▶ SOURCE RECORDS:
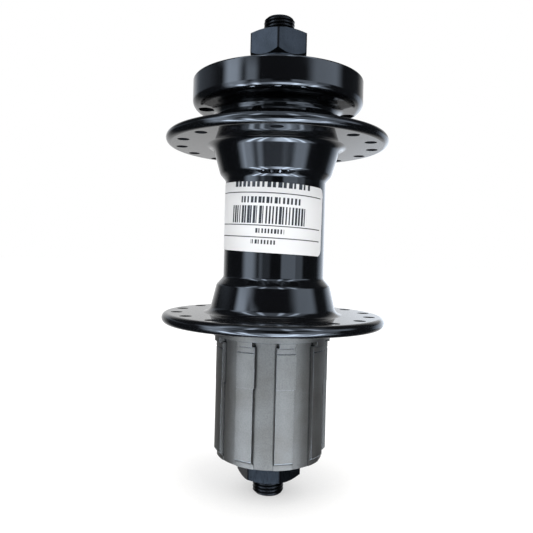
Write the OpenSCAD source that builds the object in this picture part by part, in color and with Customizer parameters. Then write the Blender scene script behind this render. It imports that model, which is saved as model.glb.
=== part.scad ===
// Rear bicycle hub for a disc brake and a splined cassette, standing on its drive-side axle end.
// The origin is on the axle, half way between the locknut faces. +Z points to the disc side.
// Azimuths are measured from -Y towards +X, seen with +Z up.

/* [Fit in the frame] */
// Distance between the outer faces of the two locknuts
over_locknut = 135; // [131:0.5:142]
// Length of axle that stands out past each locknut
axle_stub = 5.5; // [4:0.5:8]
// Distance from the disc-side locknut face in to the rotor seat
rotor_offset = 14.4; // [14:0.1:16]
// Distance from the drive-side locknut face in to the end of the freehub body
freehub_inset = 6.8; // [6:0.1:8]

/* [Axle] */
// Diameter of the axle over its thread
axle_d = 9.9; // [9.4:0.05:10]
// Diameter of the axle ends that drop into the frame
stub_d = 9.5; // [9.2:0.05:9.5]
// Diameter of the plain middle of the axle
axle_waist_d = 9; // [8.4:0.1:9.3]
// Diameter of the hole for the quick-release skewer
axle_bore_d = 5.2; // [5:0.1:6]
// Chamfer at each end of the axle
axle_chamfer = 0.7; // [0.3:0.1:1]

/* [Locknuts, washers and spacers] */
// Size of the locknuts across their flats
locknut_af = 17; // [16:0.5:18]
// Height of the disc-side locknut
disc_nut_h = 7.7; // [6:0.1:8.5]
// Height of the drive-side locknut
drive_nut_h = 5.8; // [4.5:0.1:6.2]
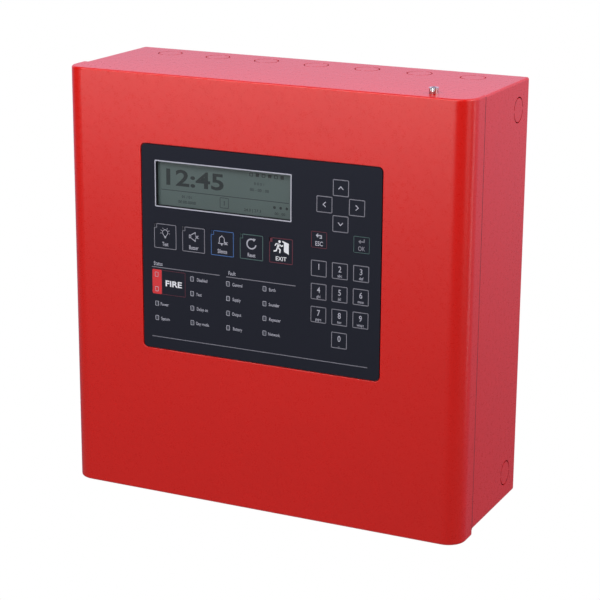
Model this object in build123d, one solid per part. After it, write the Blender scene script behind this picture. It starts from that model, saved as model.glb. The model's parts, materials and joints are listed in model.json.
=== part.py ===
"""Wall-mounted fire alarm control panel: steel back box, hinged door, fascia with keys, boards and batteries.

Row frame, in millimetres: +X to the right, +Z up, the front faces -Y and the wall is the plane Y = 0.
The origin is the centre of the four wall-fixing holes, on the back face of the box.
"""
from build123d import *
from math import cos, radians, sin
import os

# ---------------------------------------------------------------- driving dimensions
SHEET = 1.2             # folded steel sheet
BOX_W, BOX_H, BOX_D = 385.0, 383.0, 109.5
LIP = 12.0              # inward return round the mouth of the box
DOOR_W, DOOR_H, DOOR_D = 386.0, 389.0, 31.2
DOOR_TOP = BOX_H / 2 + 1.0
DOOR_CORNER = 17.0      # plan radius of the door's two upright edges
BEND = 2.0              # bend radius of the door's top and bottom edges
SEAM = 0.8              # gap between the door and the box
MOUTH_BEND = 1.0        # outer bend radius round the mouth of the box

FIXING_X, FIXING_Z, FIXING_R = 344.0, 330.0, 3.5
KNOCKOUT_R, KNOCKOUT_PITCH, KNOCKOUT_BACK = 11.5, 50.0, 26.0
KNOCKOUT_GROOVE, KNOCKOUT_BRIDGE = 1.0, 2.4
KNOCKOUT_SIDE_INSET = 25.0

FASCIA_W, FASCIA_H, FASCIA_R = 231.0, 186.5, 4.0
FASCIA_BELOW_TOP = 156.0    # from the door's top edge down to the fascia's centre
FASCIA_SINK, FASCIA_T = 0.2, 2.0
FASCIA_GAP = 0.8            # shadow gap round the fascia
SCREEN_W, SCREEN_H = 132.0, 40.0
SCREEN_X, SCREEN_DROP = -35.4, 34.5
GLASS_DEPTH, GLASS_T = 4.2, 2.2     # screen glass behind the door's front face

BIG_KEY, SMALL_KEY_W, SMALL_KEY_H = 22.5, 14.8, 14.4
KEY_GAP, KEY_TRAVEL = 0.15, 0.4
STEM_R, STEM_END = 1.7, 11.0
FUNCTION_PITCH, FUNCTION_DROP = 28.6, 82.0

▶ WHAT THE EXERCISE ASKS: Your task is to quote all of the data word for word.

▶ ANSWER IN FULL:
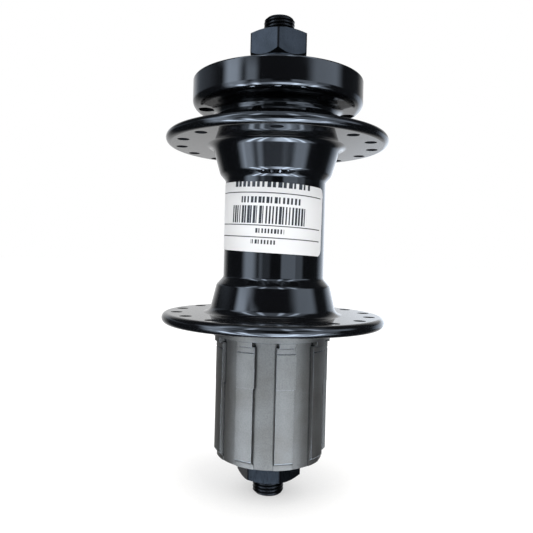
Write the OpenSCAD source that builds the object in this picture part by part, in color and with Customizer parameters. Then write the Blender scene script behind this render. It imports that model, which is saved as model.glb.
=== part.scad ===
// Rear bicycle hub for a disc brake and a splined cassette, standing on its drive-side axle end.
// The origin is on the axle, half way between the locknut faces. +Z points to the disc side.
// Azimuths are measured from -Y towards +X, seen with +Z up.

/* [Fit in the frame] */
// Distance between the outer faces of the two locknuts
over_locknut = 135; // [131:0.5:142]
// Length of axle that stands out past each locknut
axle_stub = 5.5; // [4:0.5:8]
// Distance from the disc-side locknut face in to the rotor seat
rotor_offset = 14.4; // [14:0.1:16]
// Distance from the drive-side locknut face in to the end of the freehub body
freehub_inset = 6.8; // [6:0.1:8]

/* [Axle] */
// Diameter of the axle over its thread
axle_d = 9.9; // [9.4:0.05:10]
// Diameter of the axle ends that drop into the frame
stub_d = 9.5; // [9.2:0.05:9.5]
// Diameter of the plain middle of the axle
axle_waist_d = 9; // [8.4:0.1:9.3]
// Diameter of the hole for the quick-release skewer
axle_bore_d = 5.2; // [5:0.1:6]
// Chamfer at each end of the axle
axle_chamfer = 0.7; // [0.3:0.1:1]

/* [Locknuts, washers and spacers] */
// Size of the locknuts across their flats
locknut_af = 17; // [16:0.5:18]
// Height of the disc-side locknut
disc_nut_h = 7.7; // [6:0.1:8.5]
// Height of the drive-side locknut
drive_nut_h = 5.8; // [4.5:0.1:6.2]
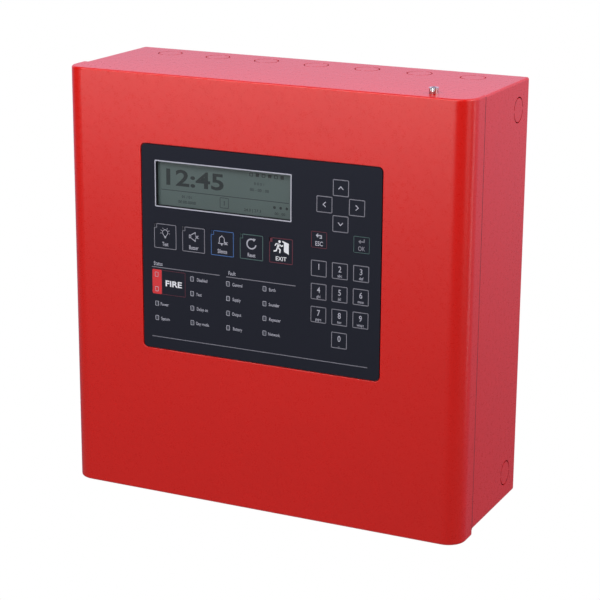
Model this object in build123d, one solid per part. After it, write the Blender scene script behind this picture. It starts from that model, saved as model.glb. The model's parts, materials and joints are listed in model.json.
=== part.py ===
"""Wall-mounted fire alarm control panel: steel back box, hinged door, fascia with keys, boards and batteries.

Row frame, in millimetres: +X to the right, +Z up, the front faces -Y and the wall is the plane Y = 0.
The origin is the centre of the four wall-fixing holes, on the back face of the box.
"""
from build123d import *
from math import cos, radians, sin
import os

# ---------------------------------------------------------------- driving dimensions
SHEET = 1.2             # folded steel sheet
BOX_W, BOX_H, BOX_D = 385.0, 383.0, 109.5
LIP = 12.0              # inward return round the mouth of the box
DOOR_W, DOOR_H, DOOR_D = 386.0, 389.0, 31.2
DOOR_TOP = BOX_H / 2 + 1.0
DOOR_CORNER = 17.0      # plan radius of the door's two upright edges
BEND = 2.0              # bend radius of the door's top and bottom edges
SEAM = 0.8              # gap between the door and the box
MOUTH_BEND = 1.0        # outer bend radius round the mouth of the box

FIXING_X, FIXING_Z, FIXING_R = 344.0, 330.0, 3.5
KNOCKOUT_R, KNOCKOUT_PITCH, KNOCKOUT_BACK = 11.5, 50.0, 26.0
KNOCKOUT_GROOVE, KNOCKOUT_BRIDGE = 1.0, 2.4
KNOCKOUT_SIDE_INSET = 25.0

FASCIA_W, FASCIA_H, FASCIA_R = 231.0, 186.5, 4.0
FASCIA_BELOW_TOP = 156.0    # from the door's top edge down to the fascia's centre
FASCIA_SINK, FASCIA_T = 0.2, 2.0
FASCIA_GAP = 0.8            # shadow gap round the fascia
SCREEN_W, SCREEN_H = 132.0, 40.0
SCREEN_X, SCREEN_DROP = -35.4, 34.5
GLASS_DEPTH, GLASS_T = 4.2, 2.2     # screen glass behind the door's front face

BIG_KEY, SMALL_KEY_W, SMALL_KEY_H = 22.5, 14.8, 14.4
KEY_GAP, KEY_TRAVEL = 0.15, 0.4
STEM_R, STEM_END = 1.7, 11.0
FUNCTION_PITCH, FUNCTION_DROP = 28.6, 82.0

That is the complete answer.